Wednesday, October 13, 2004

Your own post-war utopia


With production done, keep an eye out for Leisurama - A Documentary (via) and until then you can read a bit about Leisurama Living.

While I'm certainly impressed by the list of included furnishings, my Leisurama home wouldn't be complete without the finest chaises-longues of the era. More seriously,

"A prototype of the Leisurama house gained international recognition in 1959 when it was displayed by the United States as a typical American home at a Moscow trade fair. Vice President Richard M. Nixon noted that it was available to the average American worker. The exhibit prompted the famous 'kitchen debate' when the Soviet leader, Nikita S. Khrushchev, claimed that Leisurama's General Electric kitchen, with its modern appliances, was purely for show and the house meant for only the rich."

According to the NY Times real estate desk, originally priced between $11 000 and $16 000, and marketed as a vacation-house, Leisurama homes in the Montauk area were selling for around $400 000 in early 2003.

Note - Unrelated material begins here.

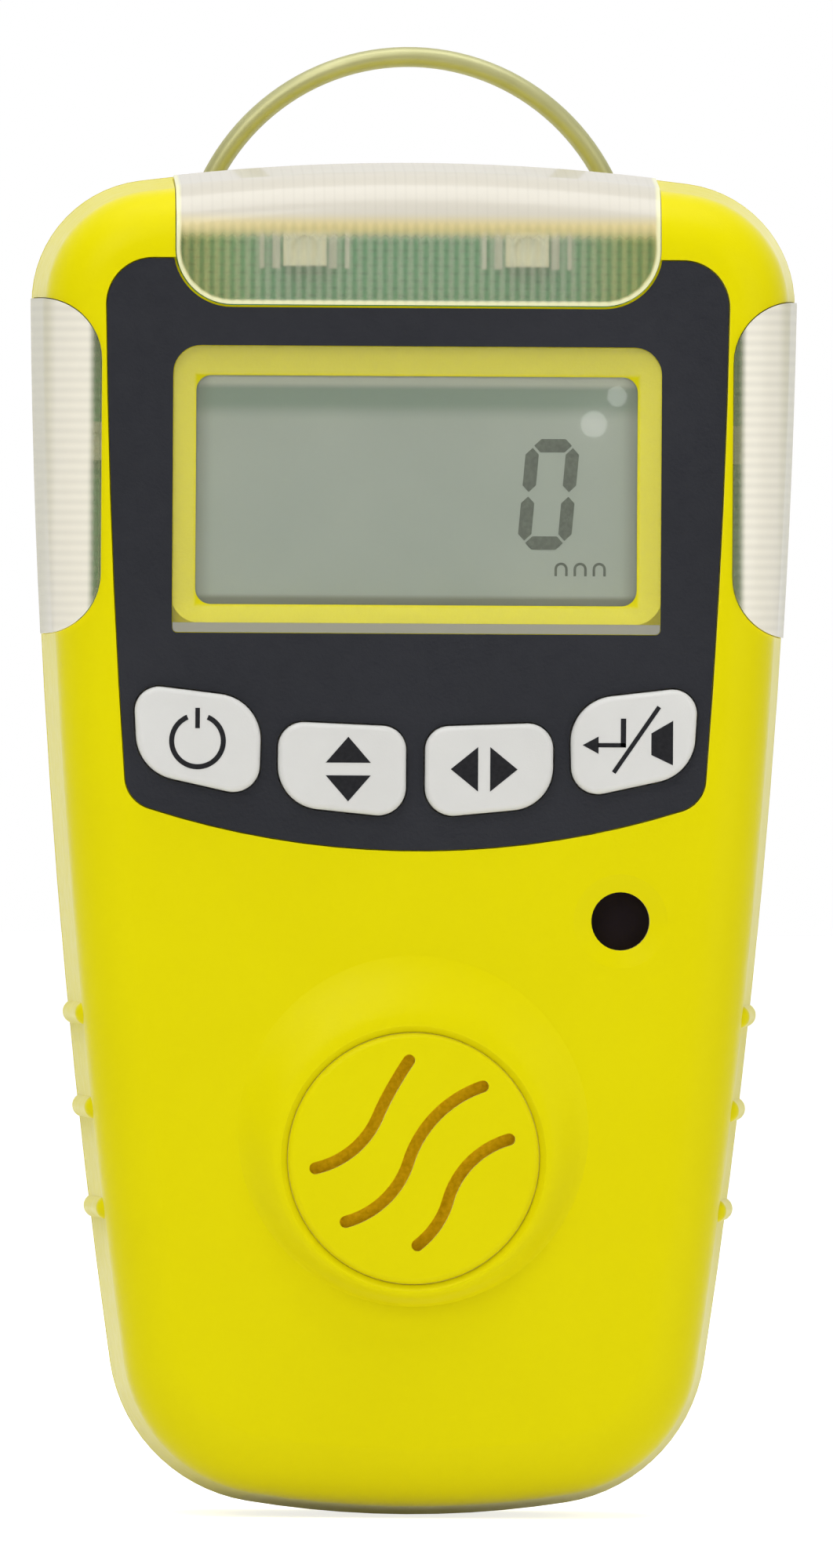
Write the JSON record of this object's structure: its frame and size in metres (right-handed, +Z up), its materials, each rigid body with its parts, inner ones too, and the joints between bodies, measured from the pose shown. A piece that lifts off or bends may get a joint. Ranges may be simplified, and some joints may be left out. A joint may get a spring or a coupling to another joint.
{
  "type": "portable gas detector",
  "caption": "Hand-sized portable gas detector: tapered yellow case, display and keys on a black panel, clear alarm lenses, round slotted sensor boss, wire bail and belt clip.",
  "frame": {"origin": "bottom centre of the whole object's box, at the lowest point of the case", "axes": "+X to the right, front faces -Y, +Z up along the case"},
  "size_m": [0.0604, 0.0423, 0.116],
  "materials": {
    "yellow_plastic": "satin moulded plastic",
    "panel_black": "fine-textured printed overlay",
    "window_clear": "clear polycarbonate",
    "lens_clear": "clear ribbed polycarbonate",
    "lcd_grey": "reflective liquid crystal glass",
    "frame_black": "moulded",
    "backlight_white": "diffuser",
    "connector_rubber": "elastomer strip",
    "button_grey": "satin silicone with printed icons",
    "plunger_black": "moulded",
    "led_body": "cream ceramic with clear dome",
    "board_green": "solder mask",
    "steel": "stainless",
    "clip_steel": "brushed stainless sheet",
    "spring_steel": "spring wire",
    "bail_wire": "polished wire",
    "seal_rubber": "silicone",
    "plug_rubber": "soft rubber",
    "foam_black": "foam and mesh",
    "filter_tan": "sintered membrane",
    "sensor_white": "moulded",
    "gold": "plated pins",
    "tungsten": "sintered",
    "battery_wrap": "shrink sleeve",
    "connector_white": "moulded",
    "lead_red": "insulated wire",
    "lead_black": "insulated wire",
    "label_silver": "blank foil label"
  },
  "bodies": {
    "root": {"front_cover": "yellow_plastic", "rear_cover": "yellow_plastic", "sensor_cap": "yellow_plastic", "control_panel": "panel_black", "display_window": "window_clear", "top_lens": "lens_clear", "left_lens": "lens_clear", "right_lens": "lens_clear", "lcd_glass": "lcd_grey", "lcd_frame": "frame_black", "tact_switches": "frame_black", "board_header": "frame_black", "buzzer": "frame_black", "board_chips": "frame_black", "sensor_sockets": "frame_black", "lcd_backlight": "backlight_white", "lcd_connector": "connector_rubber", "top_leds": "led_body", "side_leds": "led_body", "main_board": "board_green", "sensor_board": "board_green", "case_screws": "steel", "board_screws": "steel", "sensor_board_screws": "steel", "clip_screw": "steel", "clip_pin": "steel", "charge_socket": "steel", "vibration_motor": "steel", "clip_plate": "clip_steel", "clip_spring": "spring_steel", "case_gasket": "seal_rubber", "sensor_gasket": "seal_rubber", "motor_cradle": "seal_rubber", "battery_pad": "foam_black", "buzzer_membrane": "foam_black", "dust_filter": "filter_tan", "gas_sensor": "sensor_white", "sensor_pins": "gold", "battery_pack": "battery_wrap", "battery_connector": "connector_white", "battery_lead_red": "lead_red", "battery_lead_black": "lead_black", "rear_label": "label_silver"},
    "power_button_body": {"power_button": "button_grey", "power_plunger": "plunger_black"},
    "up_down_button_body": {"up_down_button": "button_grey", "up_down_plunger": "plunger_black"},
    "left_right_button_body": {"left_right_button": "button_grey", "left_right_plunger": "plunger_black"},
    "enter_mute_button_body": {"enter_mute_button": "button_grey", "enter_mute_plunger": "plunger_black"},
    "bail": {"hanging_bail": "bail_wire"},
    "clip_lever": {"clip_jaw": "clip_steel"},
    "plug": {"port_plug": "plug_rubber"},
    "motor_rotor": {"motor_shaft": "steel", "eccentric_weight": "tungsten"}
  },
  "joints": [
    {"name": "power_press", "type": "slide", "parent": "root", "child": "power_button_body", "axis": [0, 1, 0], "range_m": [0, 0.0005], "stiffness_N_per_m": 1500},
    {"name": "up_down_press", "type": "slide", "parent": "root", "child": "up_down_button_body", "axis": [0, 1, 0], "range_m": [0, 0.0005], "stiffness_N_per_m": 1500},
    {"name": "left_right_press", "type": "slide", "parent": "root", "child": "left_right_button_body", "axis": [0, 1, 0], "range_m": [0, 0.0005], "stiffness_N_per_m": 1500},
    {"name": "enter_mute_press", "type": "slide", "parent": "root", "child": "enter_mute_button_body", "axis": [0, 1, 0], "range_m": [0, 0.0005], "stiffness_N_per_m": 1500},
    {"name": "bail_swing", "type": "hinge", "parent": "root", "child": "bail", "pos_m": [0, 0.01235, 0.0968], "axis": [1, 0, 0], "range_deg": [-180, 0]},
    {"name": "clip_open", "type": "hinge", "parent": "root", "child": "clip_lever", "pos_m": [0, 0.014, 0.062], "axis": [1, 0, 0], "range_deg": [0, 18], "stiffness_Nm_per_rad": 0.2, "springref_deg": -17.19, "deforming": ["clip_spring"]},
    {"name": "plug_open", "type": "hinge", "parent": "root", "child": "plug", "pos_m": [-0.0056, 0.0039, 0.00093], "axis": [0, 1, 0], "range_deg": [0, 90]},
    {"name": "motor_spin", "type": "hinge", "parent": "root", "child": "motor_rotor", "pos_m": [-0.0186, -0.00215, 0.033], "axis": [0, 0, 1], "continuous": true}
  ]
}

And while I find it fascinating that some people have kept the original homes and their furnishings intact, I find it even more interesting that most have been renovated over the years. The original aluminum windows rusted in the sea air and provided little insulation for those who wanted to dwell in the houses year-round. In addition to replacing windows and siding, ceilings have been raised, and second floors and skylights added.

I love that even pre-fab architecture is never done -- and I'm reminded how design specs and marketing projections often enough fail to account for potential, let alone actual, long-term use.